Slightly easier is discerning the developments that are unlikely to take place in the coming year. So nearly two dozen of ABI Research's experts have put their heads together to debunk some of the most-hyped predictions about what will happen in tech-related industries around the world. They cover a vast range of topics including mobile devices and applications, femtocells, mobile commerce, home entertainment, 4-G, Wi-Fi, telematics and location-based services, mobile networks and mobile Internet devices, home networking, automotive technologies, RFID and NFC, and much more.

  • The holiday shopping season is upon us, and some say — where have we heard this before? — that Real Soon Now mobile marketing will transform our buying habits. Or not!
  • Location-based advertising will NOT be huge.

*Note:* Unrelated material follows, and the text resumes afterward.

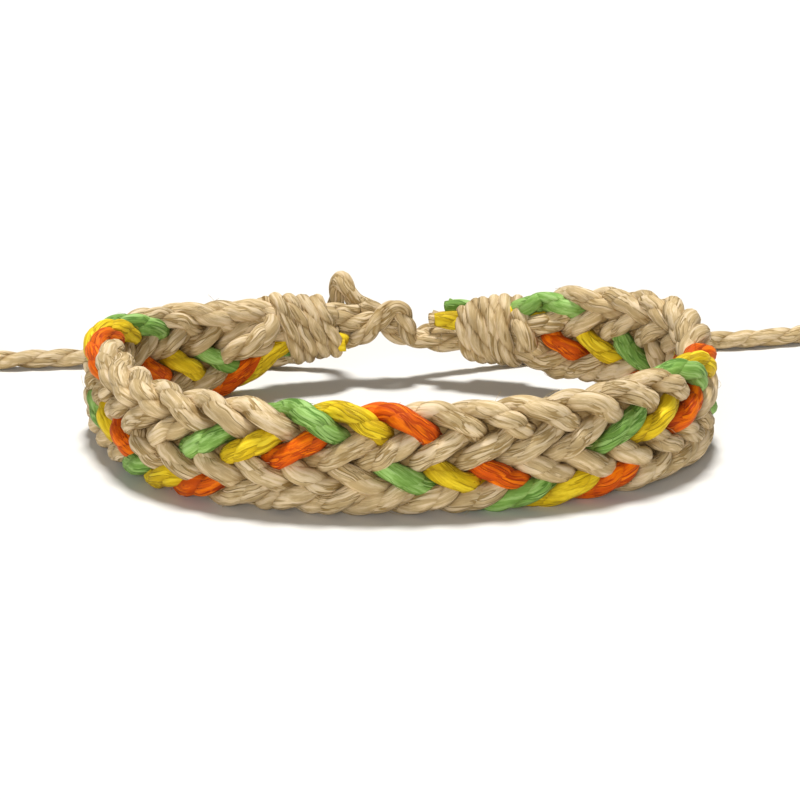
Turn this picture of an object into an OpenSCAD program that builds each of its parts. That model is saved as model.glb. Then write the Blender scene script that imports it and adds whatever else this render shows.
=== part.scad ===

  • So thank goodness all those shopping offers are still coming into the “conventional” Internet we access at home and in the office. Because smart phones won't replace computing devices for access to the Internet.
  • Sometimes there's no getting around it: Internet or no, you just have to go out to shop. In the US and other spread-out countries, that usually means driving (unless you're rich enough to have a chauffeur!) What a hassle, especially the parking! But Google revealed in October that a vehicle it developed had been quietly driving itself around California. The car was doing all the navigating and driving, and was capable of unconventional parking maneuvers. Public reaction to one article covered the gamut from “I want this yesterday” to “You can pry my car keys from my cold, dead hands.” But we won't see self-driving cars in 2011.
  • OK, forget the auto-pilot. The all-electric Nissan Leaf debuted in a number of countries in 2010, but guess what, we're NOT all rushing to buy electric cars.
  • Whether we're driving electric or petroleum-fueled cars, we have become ever-more addicted to our navigation devices, and smart phone navigation has been making serious inroads in this market. But they won't complete their conquest of the car in 2011.
  • So what is on your holiday wish-list this year? And if you can't have it in December, what tech gadget do you crave in 2011? Want a quad core smart phone? The smart phone market will see eventually quad core phones, just not in 2011.
  • There's another kind of smart phone that hype-merchants have been touting: the NFC-enabled one. But US consumers won't be giving up their wallets in favor of NFC-capable smart phones in 2011.
  • Video games are of course perennial holiday favorites. But are consoles now for the birds? Nope, 2011 will NOT be the year Cloud Gaming dampens console sales.
  • This year few would be surprised to see iPads under the Christmas trees of the well-heeled. But PC vendors won't challenge Apple's early leadership in media tablets.
  • In 2011, netbooks are expected to remain more popular than media tablets. But demand for devices with embedded mobile broadband modems will NOT overtake demand for external modems.
  • The holidays sound like a good time to set up that long-planned home media network. But interoperability issues will be around for a while.

The holidays will be over all too soon, and the “real world” will intrude again. What else won't happen in 2011?
  • The carrier community will not handle the traffic explosion!
  • Femtocell offload will NOT be the solution of choice for countering this data tsunami.
  • LTE consumer femtocells are unlikely to be deployed in 2011.
  • The Wholesale Applications Community will not go anywhere fast.
  • BlackBerry will NOT be eclipsed by enterprise iPhones.
  • Android will NOT begin to eclipse Apple in 2011.
  • Nokia will NOT collapse in a heap.
  • Smart meter rollouts will NOT lead to adoption of smart Wireless sensor network (WSN) devices connecting to the meters within the home . . . . at least not in 2011.
  • M2M markets will NOT achieve significant standardization in 2011.
  • The ITU still WON'T have the right to define 4-G in 2011.
  • LTE will NOT be massively deployed.
  • TD-LTE will NOT kill off WiMAX in 2011.
  • Huawei will NOT become the No. 1 wireless infrastructure vendor in 2011.
  • China's FTTH market will NOT be the biggest in Asia!
  • Chinese authorities will NOT be issuing 4-G licenses in 2011.
  • Carrier Ethernet for backhaul will NOT see a substantial boom in 2011, and legacy backhaul won't completely disappear.
  • RFID tagging of retail items, e-ID, and contactless smart card programs will NOT be challenged by “mounting” privacy and security concerns.
  • Google TV is NOT dead on arrival, and yes, it will live past 2011.